The FBI put out a warning to Illinoisans last week about the ongoing scheme, adding it has received thousands of reports and complaints from Illinoisans who have been affected. It also warned the thefts could complicate their federal income taxes.
The FBI said scammers are using people’s names and personal information to apply for unemployment benefits through IDES. Once the benefits are approved, the scammers exploit IDES’ security flaws to hijack recipient accounts and request the money be sent to another account.
“This is a terrible scheme because it’s affecting not just a few people locally, it’s affecting a large group of people here in Chicago and across the nation,” FBI Special Agent Siobhan Johnson told ABC 7 News.
Scam victims such as Russel McFeely, who lost $1,800 after his account was hijacked, never had the chance to add a layer of security to their IDES account. “It never gives you the opportunity to put in a [number] where you can get an SMS text,” McFeely told ABC 7 News.
Although IDES said it will investigate the fraud, that can take months as bank records are subpoenaed and as they work through a backlog of fraud cases.

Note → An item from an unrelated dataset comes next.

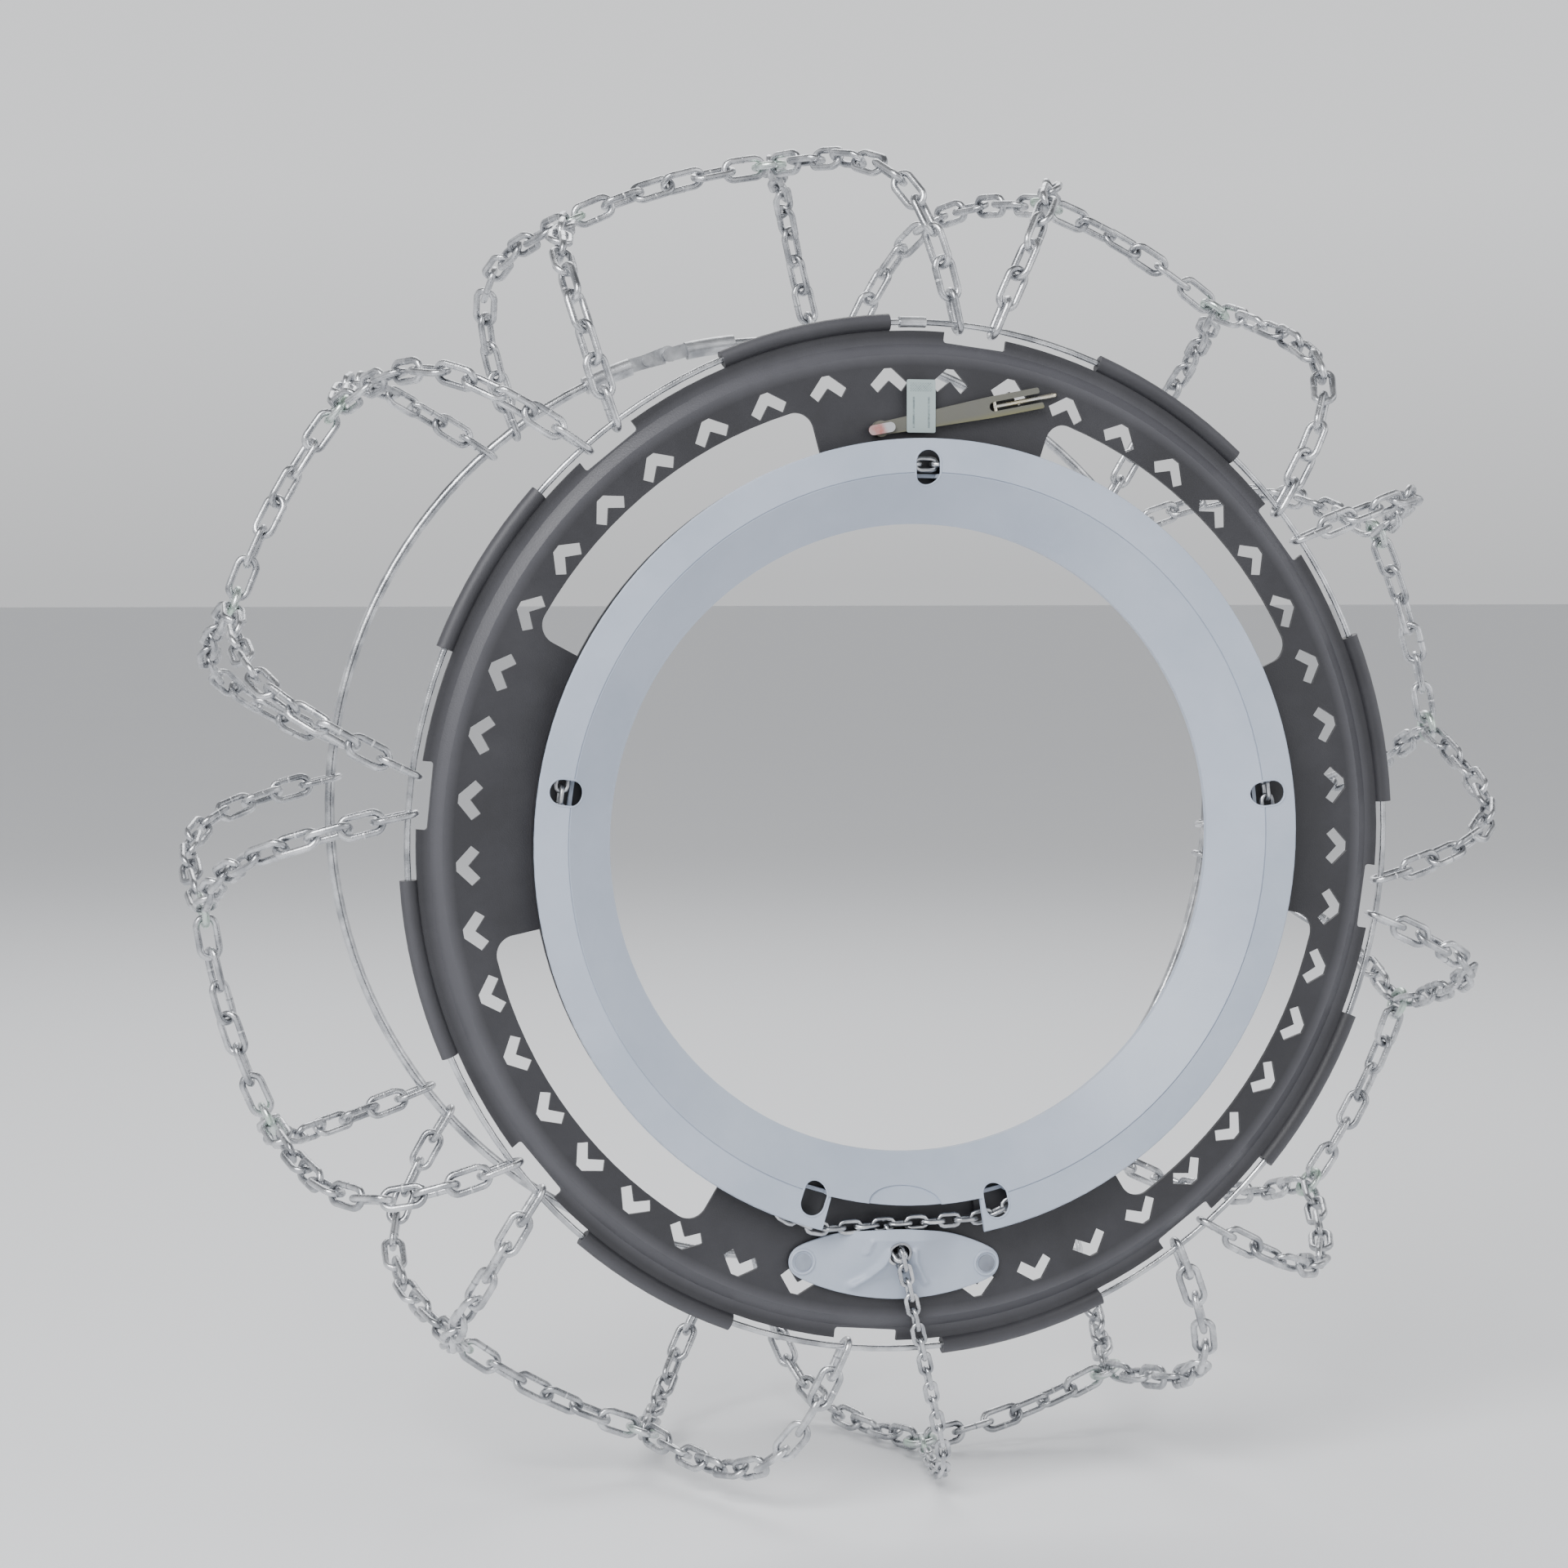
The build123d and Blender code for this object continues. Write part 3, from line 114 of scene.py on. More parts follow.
class PlasticFinishes(bpy.types.PropertyGroup):
    """Colours of the plastic and rubber pieces."""

    ring: colour("Ring", "Cover ring and lock cover", (0.43, 0.48, 0.57))
    ring_shade: colour("Ring shade", "Handled patches on the cover ring", (0.37, 0.42, 0.51))
    disc: colour("Disc", "Rubber disc", (0.020, 0.020, 0.024))
    # Lighter grey: random dusty patches, and also the painted sheen on the disc's step and hem.
    disc_dust_and_sheen: colour("Disc dust", "Dust on the disc's step and hem", (0.070, 0.070, 0.080))
    carrier: colour("Carrier", "Ring carrier behind the cover", (0.030, 0.031, 0.035))
    strap: colour("Strap", "Smoky closure strap", (0.115, 0.115, 0.108))
    strap_edge: colour("Strap edge", "Yellowed edge of the strap", (0.15, 0.145, 0.07))
    tag: colour("Tag", "Size tag", (0.33, 0.40, 0.40))
    tag_print: colour("Tag print", "Plain printed frame and band on the tag", (0.09, 0.12, 0.13))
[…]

If fraud is detected, the idled, scammed worker will have their benefits replaced. Fraud can be reported to IDES at 800-814-0513 or to the FBI at 800-225-5324.
This security flaw and hijacking scheme follows a series of other recent missteps by IDES.
In April, the state awarded Deloitte a $22 million no-bid contract to build the new and updated Pandemic Unemployment Assistance claims system for IDES, as well as manage a call center, amid the tidal wave of claims following the state’s COVID-19 lockdowns. After IDES’s new system came online in May, it suffered a data breach first discovered by an applicant – accidentally publishing the private information of nearly 32,500 Illinoisans who applied for benefits. Identity theft related to that breach is the subject of a lawsuit.
IDES also has a long history of operational and fiscal bungling, failing to recover $115 million in erroneous payments last year and $450 million between 2012 and 2016. Audits have repeatedly found mismanagement, including allowing claims to go unanswered for more than two months.
Two-factor authorization is a basic security measure. IDES owes that protection, as well as swift reimbursement of stolen funds, to the unemployed Illinoisans forced to trust the state to properly handle their sensitive personal information.